For a undirected graph with tree characteristics, we can choose any node as the root. The result graph is then a rooted tree. Among all possible rooted trees, those with minimum height are called minimum height trees (MHTs). Given such a graph, write a function to find all the MHTs and return a list of their root labels.

Format
The graph contains n nodes which are labeled from 0 to n - 1. You will be given the number n and a list of undirected edges (each edge is a pair of labels).

You can assume that no duplicate edges will appear in edges.

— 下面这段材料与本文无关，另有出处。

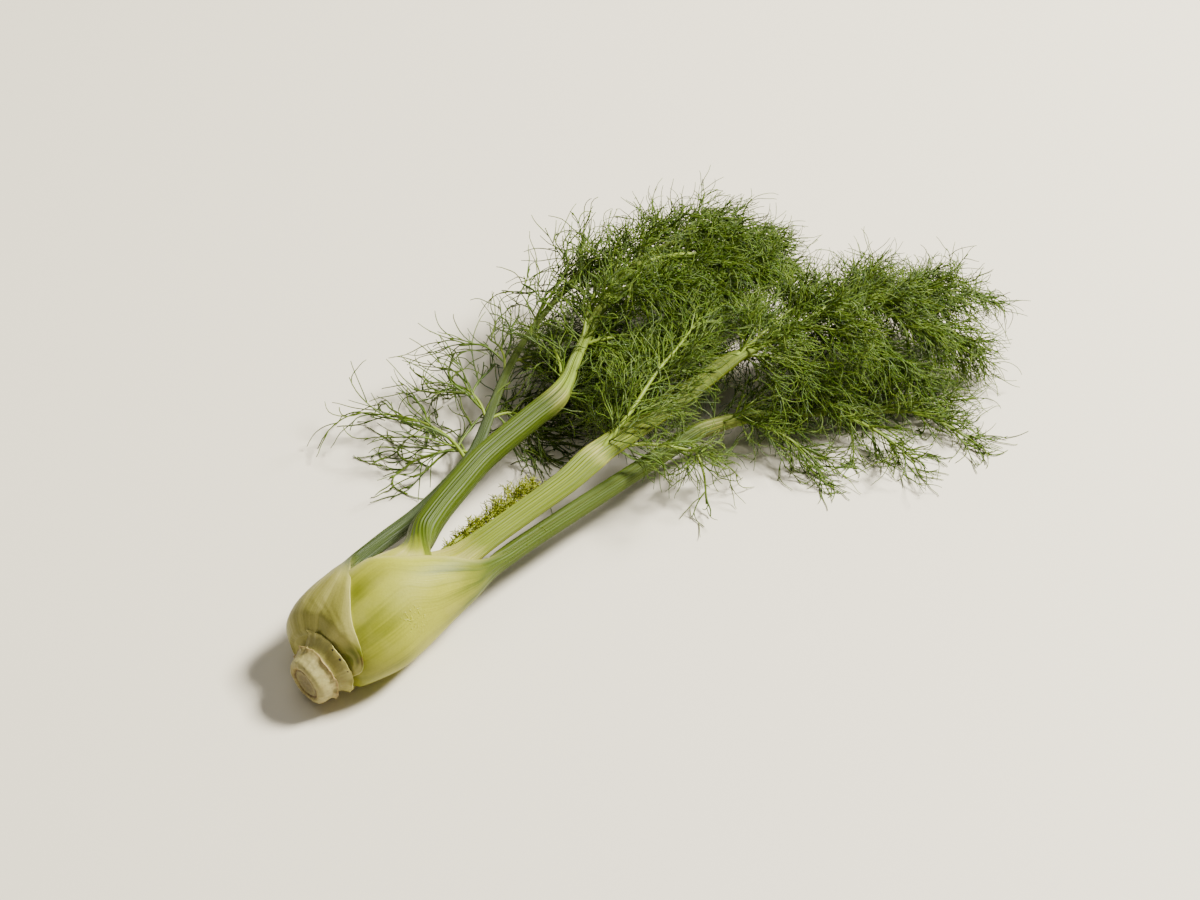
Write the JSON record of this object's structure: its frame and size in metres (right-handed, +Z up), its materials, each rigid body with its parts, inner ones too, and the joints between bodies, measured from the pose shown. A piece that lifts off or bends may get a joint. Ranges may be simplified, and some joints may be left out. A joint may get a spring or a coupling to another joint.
{
  "type": "fennel bulb",
  "caption": "Fennel bulb lying on its side: a trimmed root, overlapping leaf sheaths that swell into the bulb, ribbed green stalks and feathery leaflets.",
  "frame": {"origin": "the point of the bulb's belly that touches the surface, under the widest part", "axes": "+X along the bulb from the root to the leaves, +Y to the side that the outer leaf grows from, +Z up from the surface"},
  "size_m": [0.4397, 0.2504, 0.0745],
  "materials": {
    "root": "matt, pale woody root tissue with brown cut edges",
    "sheath": "smooth, waxy, pale yellow-green leaf sheath with fine ribs",
    "stalk": "waxy, ribbed green leaf stalk",
    "leaflet": "soft dark green threads",
    "shoot": "soft yellow-green young threads"
  },
  "bodies": {
    "root": {"front_leaf": "sheath", "front_leaflet_1": "leaflet", "front_leaflet_2": "leaflet", "front_leaflet_3": "leaflet", "front_leaflet_4": "leaflet", "front_leaflet_5": "leaflet", "front_leaflet_6": "leaflet", "front_leaflet_7": "leaflet", "left_leaf": "sheath", "left_leaflet_1": "leaflet", "left_leaflet_10": "leaflet", "left_leaflet_2": "leaflet", "left_leaflet_3": "leaflet", "left_leaflet_4": "leaflet", "left_leaflet_5": "leaflet", "left_leaflet_6": "leaflet", "left_leaflet_7": "leaflet", "left_leaflet_8": "leaflet", "left_leaflet_9": "leaflet", "middle_leaf": "stalk", "middle_leaflet_1": "leaflet", "middle_leaflet_2": "leaflet", "middle_leaflet_3": "leaflet", "middle_leaflet_4": "leaflet", "middle_leaflet_5": "leaflet", "middle_leaflet_6": "leaflet", "middle_leaflet_7": "leaflet", "middle_leaflet_8": "leaflet", "middle_leaflet_9": "leaflet", "outer_leaf": "sheath", "outer_leaflet_1": "leaflet", "outer_leaflet_2": "leaflet", "outer_leaflet_3": "leaflet", "outer_leaflet_4": "leaflet", "outer_leaflet_5": "leaflet", "outer_leaflet_6": "leaflet", "outer_leaflet_7": "leaflet", "outer_leaflet_8": "leaflet", "root_base": "root", "young_shoot": "shoot"}
  },
  "joints": []
}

Since all edges are undirected, [0, 1] is the same as [1, 0] and thus will not appear together in edges.

Example 1:

Given n = 4, edges = [[1, 0], [1, 2], [1, 3]]

return [1]

Example 2:

Given n = 6, edges = [[0, 3], [1, 3], [2, 3], [4, 3], [5, 4]]

return [3, 4]

Note:

(1) According to the definition of tree on Wikipedia: “a tree is an undirected graph in which any two vertices are connected by exactly one path. In other words, any connected graph without simple cycles is a tree.”

(2) The height of a rooted tree is the number of edges on the longest downward path between the root and a leaf.

思路：

刚开始觉得是一道拓扑排序的题目：每次都去掉顶点度数为1的点；最后当图中只剩下小于等于2个结点时就可以返回结果了。后来发现实现的时候用BFS最方便：首先将度数为1的顶点收集起来，然后逐个从图中将这些点删除；当然在删除的过程中，又会出现新的度数为1的顶点，所以我们需要将这些点收集起来并在下一轮中继续删除。这样迭代直到图中顶点的个数小于等于2，就可以返回结果了。

代码：

class Solution {
public:
    vector<int> findMinHeightTrees(int n, vector<pair<int, int>>& edges) {
        unordered_map<int, unordered_set<int>> hash;    // build and initiate the graph using the hash table
        for(auto val : edges) {
            hash[val.first].insert(val.second);
            hash[val.second].insert(val.first);
        }
        queue<int> q;                                   // define and initialize the queue for BFS
        for(int i = 0; i < n; ++i) {
            if(hash[i].size() == 1)
                q.push(i);
        }
        while(hash.size() > 2) {                        // Update the hash by erasing the nodes with 1 degree
            queue<int> temp;
            while(!q.empty()) {
                int node1 = q.front();
                q.pop();
                int node2 = *(hash[node1].begin());
                hash[node2].erase(node1);
                if(hash[node2].size() == 1) {
                    temp.push(node2);
                }
                hash.erase(node1);
            }
            q = temp;
        }
        vector<int> ret;                                // construct the return value
        for(auto val : hash) {
            ret.push_back(val.first);
        }
        return ret;
    }
};